Stated goal
From the listing that follows, extract every line and set it down unaltered.

>> BEGIN Information shown

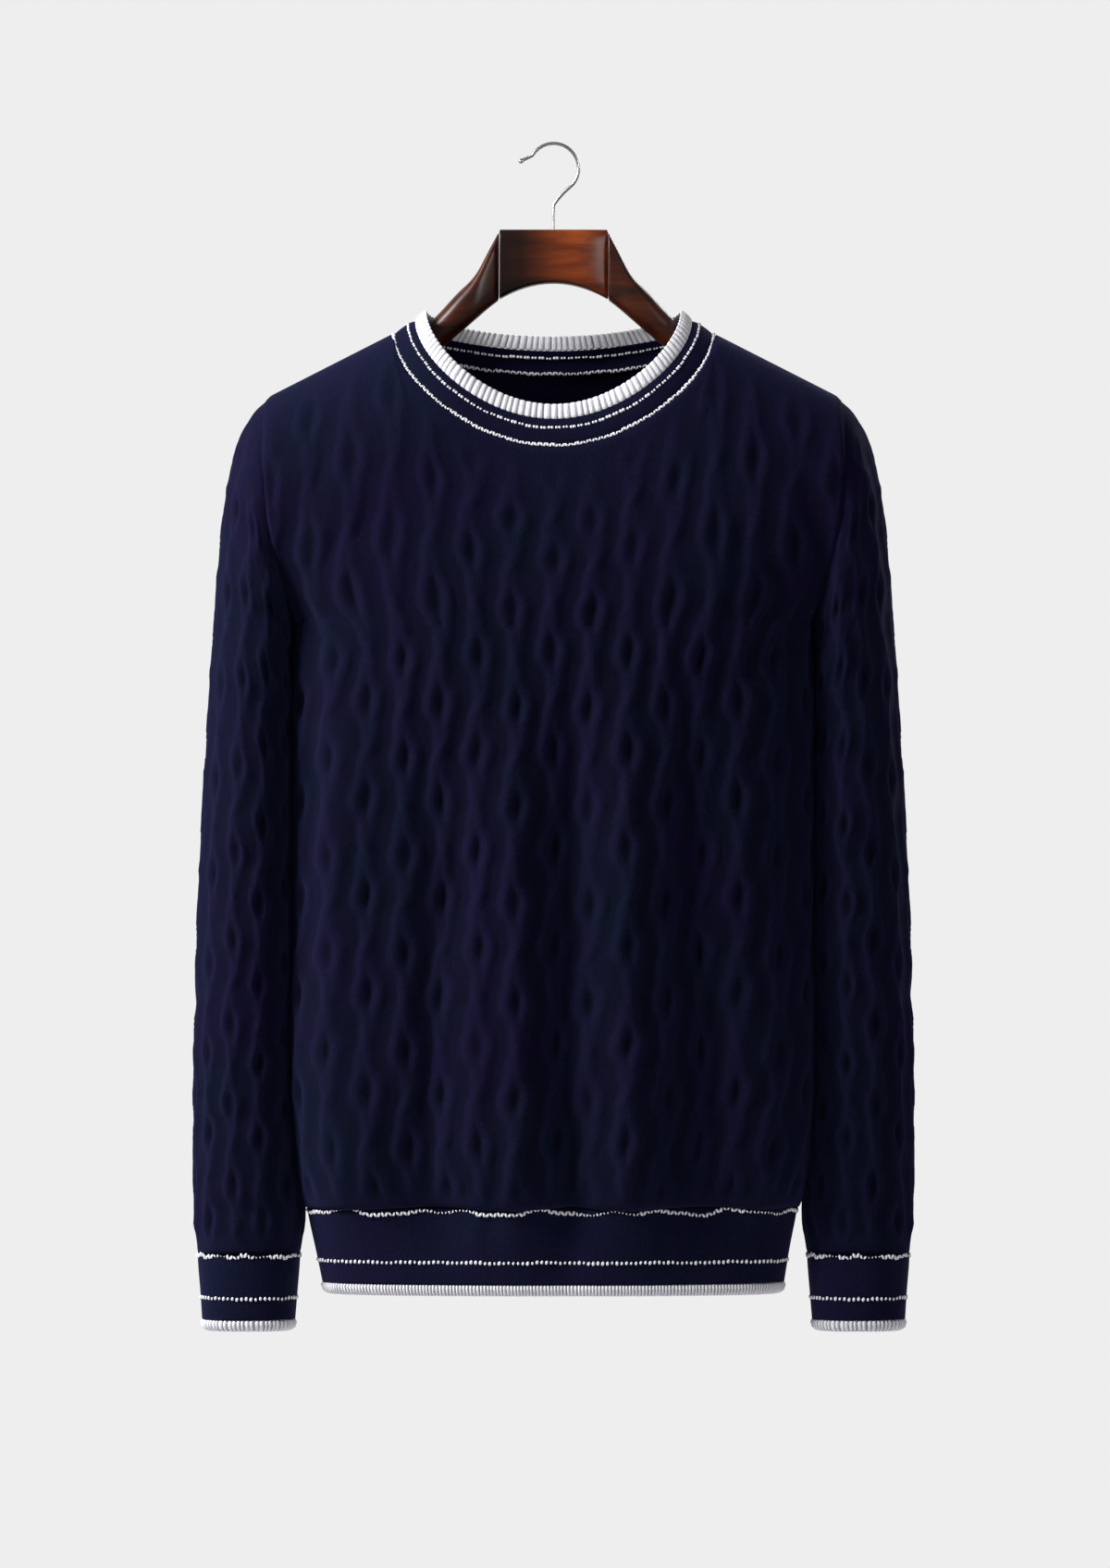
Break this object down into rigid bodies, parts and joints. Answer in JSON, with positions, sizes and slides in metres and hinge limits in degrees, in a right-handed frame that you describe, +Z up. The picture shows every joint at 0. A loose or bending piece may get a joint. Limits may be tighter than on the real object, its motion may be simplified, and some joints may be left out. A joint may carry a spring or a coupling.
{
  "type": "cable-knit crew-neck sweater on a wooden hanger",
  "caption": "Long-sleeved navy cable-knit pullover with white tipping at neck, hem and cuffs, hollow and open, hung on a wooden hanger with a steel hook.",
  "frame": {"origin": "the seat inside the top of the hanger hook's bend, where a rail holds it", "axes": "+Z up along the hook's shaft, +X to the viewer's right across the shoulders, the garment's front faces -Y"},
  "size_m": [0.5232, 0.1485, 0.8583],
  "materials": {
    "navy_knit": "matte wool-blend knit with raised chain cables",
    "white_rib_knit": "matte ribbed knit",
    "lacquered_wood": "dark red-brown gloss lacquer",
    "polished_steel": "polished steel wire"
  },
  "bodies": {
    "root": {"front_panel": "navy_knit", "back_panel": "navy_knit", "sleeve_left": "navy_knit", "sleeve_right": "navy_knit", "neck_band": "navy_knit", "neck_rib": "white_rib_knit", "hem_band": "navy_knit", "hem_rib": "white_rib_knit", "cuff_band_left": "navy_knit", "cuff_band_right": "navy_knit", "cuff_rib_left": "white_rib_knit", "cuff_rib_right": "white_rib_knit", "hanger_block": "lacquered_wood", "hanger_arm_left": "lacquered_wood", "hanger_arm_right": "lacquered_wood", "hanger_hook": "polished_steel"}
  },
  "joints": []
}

>> END Information shown

Finished task
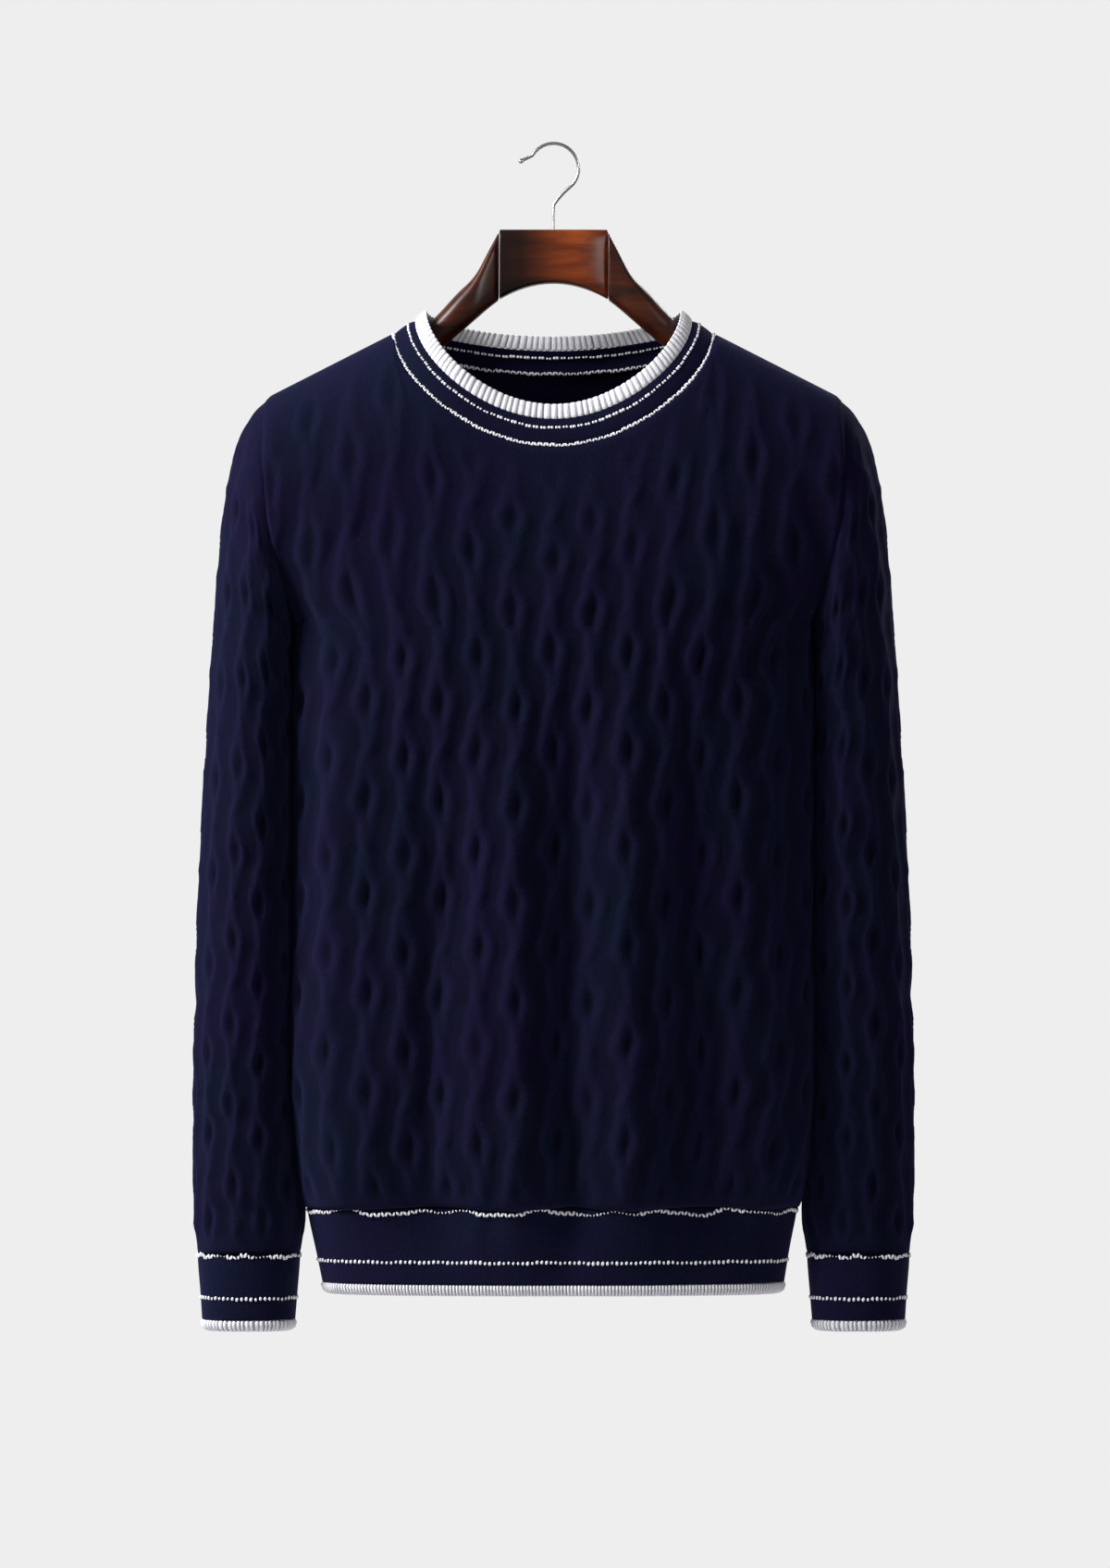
Break this object down into rigid bodies, parts and joints. Answer in JSON, with positions, sizes and slides in metres and hinge limits in degrees, in a right-handed frame that you describe, +Z up. The picture shows every joint at 0. A loose or bending piece may get a joint. Limits may be tighter than on the real object, its motion may be simplified, and some joints may be left out. A joint may carry a spring or a coupling.
{
  "type": "cable-knit crew-neck sweater on a wooden hanger",
  "caption": "Long-sleeved navy cable-knit pullover with white tipping at neck, hem and cuffs, hollow and open, hung on a wooden hanger with a steel hook.",
  "frame": {"origin": "the seat inside the top of the hanger hook's bend, where a rail holds it", "axes": "+Z up along the hook's shaft, +X to the viewer's right across the shoulders, the garment's front faces -Y"},
  "size_m": [0.5232, 0.1485, 0.8583],
  "materials": {
    "navy_knit": "matte wool-blend knit with raised chain cables",
    "white_rib_knit": "matte ribbed knit",
    "lacquered_wood": "dark red-brown gloss lacquer",
    "polished_steel": "polished steel wire"
  },
  "bodies": {
    "root": {"front_panel": "navy_knit", "back_panel": "navy_knit", "sleeve_left": "navy_knit", "sleeve_right": "navy_knit", "neck_band": "navy_knit", "neck_rib": "white_rib_knit", "hem_band": "navy_knit", "hem_rib": "white_rib_knit", "cuff_band_left": "navy_knit", "cuff_band_right": "navy_knit", "cuff_rib_left": "white_rib_knit", "cuff_rib_right": "white_rib_knit", "hanger_block": "lacquered_wood", "hanger_arm_left": "lacquered_wood", "hanger_arm_right": "lacquered_wood", "hanger_hook": "polished_steel"}
  },
  "joints": []
}